Then there is the danger that regulations, like NERC CIP, that lift the base level or floor of ICS / IoT cyber security leading decision makers to believe they have prevented a catastrophe. In general, we are seeing most of the activity in raising the ICS security floor to a higher minimal level and not in preventing catastrophes.

(My Rating: Ultra High) I agree with Dale. An example of this would be CMS Energy that has added a cyber security expert to their Board of Directors, the Chief Information Security Officer of Comcast. Having a seasoned cyber security officer on the Board is valuable, but shouldn’t the person overseeing the cyber security of a gas and electric utility be someone who knows power plants, pipelines, substations, and SCADA systems?

- Inability to Discern the Unusual (in warnings)

(Dale's Rating: High) The ability to discern between real and non-realistic warnings is diminished often by the asset owner's entrenched engineering and operations talent. They designed, built and maintained the system, and are loath to admit in most, but not all, cases there is a serious risk of catastrophe that is not addressed. These internal experts have solved the hard problems to date, kept things running, and have a great deal of the decision makers’ trust. Then there are industry groups and sometimes government agencies that downplay most threats and warnings that arise for similar reasons. It would be encouraging if we heard occasionally, "we have analyzed warning xx, and it is not a serious issue, but this uncovered warning yy that is serious." Instead there is a large, entrenched faction playing defense and knocking down warnings.

(My Rating: High) I agree with Dale.  The NERC CIP process is an example where warnings can, and have been, blocked from appropriate decision makers. It is also because of the lack of appropriate control system cyber security training which leads to the inability to detect control system incidents as being cyber-related.

The Predictor or Possible Cassandra

(Dale’s response) This is one of the four main categories with seven sub-categories evaluating the sole person playing the Cassandra role for the issue. The authors document and evaluate Joe Weiss as the ICS community's Cassandra in Chapter 14. This issue of the qualities of the Cassandra may have been an issue last decade, but we are well past a single voice saying potential catastrophes loom.

(My response) I was never the only voice, but maybe the loudest and most consistent. I also had data and physics to validate my concerns. My focus has always been “what are we missing?” As Dale mentions, ICS cyber security at the network layer is being addressed more generally. However, the sensor and field device issue is not. Specifically issues with security and safety are still not understood much less addressed.

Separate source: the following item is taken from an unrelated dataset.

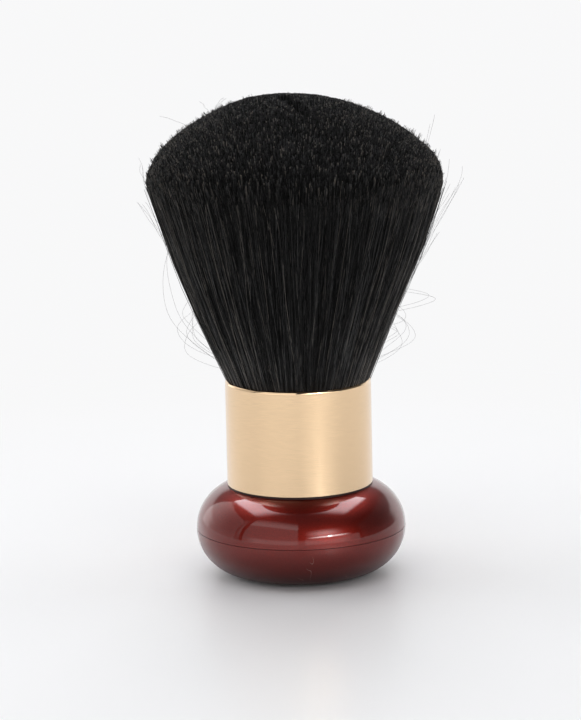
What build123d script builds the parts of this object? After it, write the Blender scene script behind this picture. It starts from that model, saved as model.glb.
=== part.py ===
"""Neck duster brush: a trimmed tuft of soft hair in a metal ferrule, standing on a weighted round base.

Millimetres, +Z up. The origin is the centre of the face that stands on the table, on the brush's axis.
From the table up: a foot pad, the bun-shaped base in two shells with a weight inside, a cup that one tie
screw draws down on the base, the ferrule pressed round the cup, and the hair potted in the cup.
"""

import os
from math import atan2, cos, degrees, radians, sin, sqrt

from build123d import *

os.makedirs("parts", exist_ok=True)

# ---------------------------------------------------------------- driving dimensions
# Base: a bun with a round section, moulded in two shells that meet at its widest circle
bun_radius = 31.1
bun_section_radius = 13.35  # of the bun's rounded side
bun_lift = 0.3  # from the table up to the bun's underside
shell_wall = 2.4
seam_gap = 0.15  # fine line that shows between the shells
tongue_height = 2.0  # lap joint inside the seam
tongue_inset = 1.2  # from the bun's skin in to the lap joint
tongue_root = 1.0  # how far the tongue runs down the lower shell's wall
deck_rib_count = 6
deck_rib_thickness = 1.6
deck_rib_depth = 5.0

# Foot pad, let into the base
pad_radius = 14.3
pad_thickness = 2.0
pad_edge_radius = 0.5

# Tie screw, M5 x 25 with a button head, and its washer
screw_radius = 2.5
screw_length = 25.0
screw_head_radius = 4.75
screw_head_height = 2.75
screw_head_fillet = 1.9
screw_key_width = 3.0  # across the flats of the hex socket
screw_key_depth = 1.6
screw_tip_chamfer = 0.6
washer_radius = 5.0
washer_thickness = 1.0
head_cover = 0.3  # from the pad up to the screw's head

# Weight, and the push-on ring that holds it down
ballast_thickness = 6.0
ballast_rim_gap = 2.5  # from the weight's edge to the shell
ballast_chamfer = 0.6
retainer_radius = 12.0
retainer_thickness = 0.6
retainer_slot_count = 6
retainer_slot_width = 1.2
retainer_slot_length = 2.2
column_wall = 2.0  # of the base's central column, round the screw's head and shank
column_shoulder_rise = 1.5  # from the retainer up to the column's shoulder

# Cup that holds the knot of hair, with a keyed spigot below and a threaded insert
flange_inset = 0.25  # from the ferrule's skin in to the flange's edge
flange_thickness = 0.7
cup_wall = 1.6
cup_floor = 2.4
cup_rim_height = 4.0  # from the binding up to the cup's rim
cup_rim_chamfer = 0.5
spigot_radius = 15.9
spigot_length = 5.0
socket_wall = 2.0
key_count = 3
key_width = 3.0
key_height = 1.1  # how far a key stands out of the spigot
boss_wall = 3.0  # round the insert
boss_cover = 1.6  # above the screw's tip
insert_radius = 3.5
insert_length = 8.0
knurl_count = 18
knurl_radius = 0.3

# Ferrule: a drawn tube with its upper edge rolled in
ferrule_radius = 21.6
ferrule_wall = 0.6
ferrule_height = 31.4
lip_bend_radius = 0.3  # inside the rolled edge
lip_land = 0.4  # short flat between the roll and the mouth
lip_edge_radius = 0.2  # on both edges of the mouth

# Knot: the resin that pots the roots, and the twine that binds them
resin_cover = 2.5  # above the boss
binding_lift = 1.2  # from the resin up to the twine
binding_turns = 3
twine_radius = 0.7

# Hair: the trimmed head above the ferrule
hair_spread = 1.2  # how far the hair opens over the ferrule's lip
head_length = 60.4  # from the ferrule's lip up to the widest circle
head_radius = 43.5
head_rim_radius = 9.2  # rounding between the flank and the dome
head_flank_angle = 17.5  # from upright, where the flank meets the rim
head_dome_height = 23.9  # above the widest circle

# Clearances
press_clearance = 0.02  # pressed or threaded
seat_clearance = 0.05
slide_clearance = 0.1
loose_clearance = 0.2
screw_clearance = 0.25
tip_clearance = 0.8  # past the screw's tip

# ---------------------------------------------------------------- worked-out sizes
ring_radius = bun_radius - bun_section_radius
bun_mid_z = bun_lift + bun_section_radius
cavity_section_radius = bun_section_radius - shell_wall
cavity_radius = bun_radius - shell_wall
tongue_radius = bun_radius - tongue_inset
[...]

The Critics - Those pushing back on the warning

Scientific Reticence - push back due to lack of scientific certainty

(Dale's Rating: Medium) There is a strong predilection in the ICS community to find ways to knock down the possibility of any threat succeeding in causing serious outage or damage. If there is one error or less than 100% clear proof that the attack would succeed in can be set aside. Rather than think how the almost attack could be altered to succeed and addressing the issue, victory is declared. That said, there are few remaining that are bold enough to say a catastrophe can't happen. So while there is pushback on specifics, there is acceptance in general terms.

(My Rating: High) I wish Dale was right. Aurora continues to be the poster child for industry to say it can’t happen despite the fact there has actually been an Aurora event that has caused damage. My continuing concern is using cyber to initiate physical actions that can lead to catastrophic failures. Aurora is one example. The lack of authentication and security in process sensing makes all types of “physics” events possible. There are many ways to cause catastrophic events to occur – either directly or changing operator displays and having the operator be his/her own “attacker”.

Personal or Professional Investment

(Dale's Rating: High) The technical team designed, built and maintained the system, and are loath to admit in most cases there is a serious risk of catastrophe that is not addressed. Senior management is ultimately responsible for risk management. Many believe it is career limiting to admit this blind spot. And there is the financial impact of solving this problem, although clearly it would be tiny compared to the cost and impact of a catastrophe.

(My Rating: High) I agree with Dale. 

Non-Expert Rejection

(Dale's Rating: Medium) The biggest issue here are industry groups, lobbyists, lawmakers and regulators. Most lack the knowledge to contribute to addressing the potential catastrophe, so they are easily swayed to satisficing solutions. This is not meant to denigrate the lawmakers and regulators. It's unrealistic to expect them to have the expertise on this and the variety of other issues they need to deal with. This brings up another challenge the book identifies, regulatory capture - the collusion of the regulator and the regulated. The people best able to write the regulations are the regulated, but there is a conflict of interest.

(My Rating: High) I agree with Dale

 "Now is Not the Time" Fallacy

(Dale's Rating: Low with caveat) There is almost uniform agreement that now is the time to solve the ICS security problem. The caveat is the equally widespread acceptance of more palatable solutions that don't prevent or mitigate catastrophes potentially caused by ICS cyber incidents.

(My Rating: Very High) I wish Dale was right. What I have found is that each time another IT cyber event occurs more attention goes to the IT at the expense of ICS cyber security. The other common theme is “wait until something big happens or something happens to me, then we can take action”. Because there are minimal ICS cyber forensics and appropriate training at the control system layer (not just the network), there are very few publicly documented ICS cyber cases. However, I have been able to document more than 950 actual cases resulting in more than 1,000 deaths and more than $50 Billion in direct damages. I was recently at a major end-user where I was to give a seminar. The evening before I had dinner with their OT cyber security expert who mentioned he had been involved in an actual malicious ICS cyber security event that affected their facilities. For various reasons the event was not documented. Consequently, everyone from the end-user, other that the OT cyber expert involved, were unaware of a major ICS cyber event that occurred in their own company. So much for information sharing.

Overall Critics

Conclusions (Dale's Rating: Medium) The real value of the Cassandra Coefficient is not the qualitative scoring or final rating. The value is in thinking where the ICS community stands in each sub-category. How is this helping or hurting the implementation of measures to prevent and mitigate catastrophes? How can we change the sub-categories that are holding us back?

To me, the real value of the book provides a basis for asking “who do you believe?” Given there is no barrier to entry to be considered an “ICS cyber security expert”, who do you believe becomes very critical.

Joe Weiss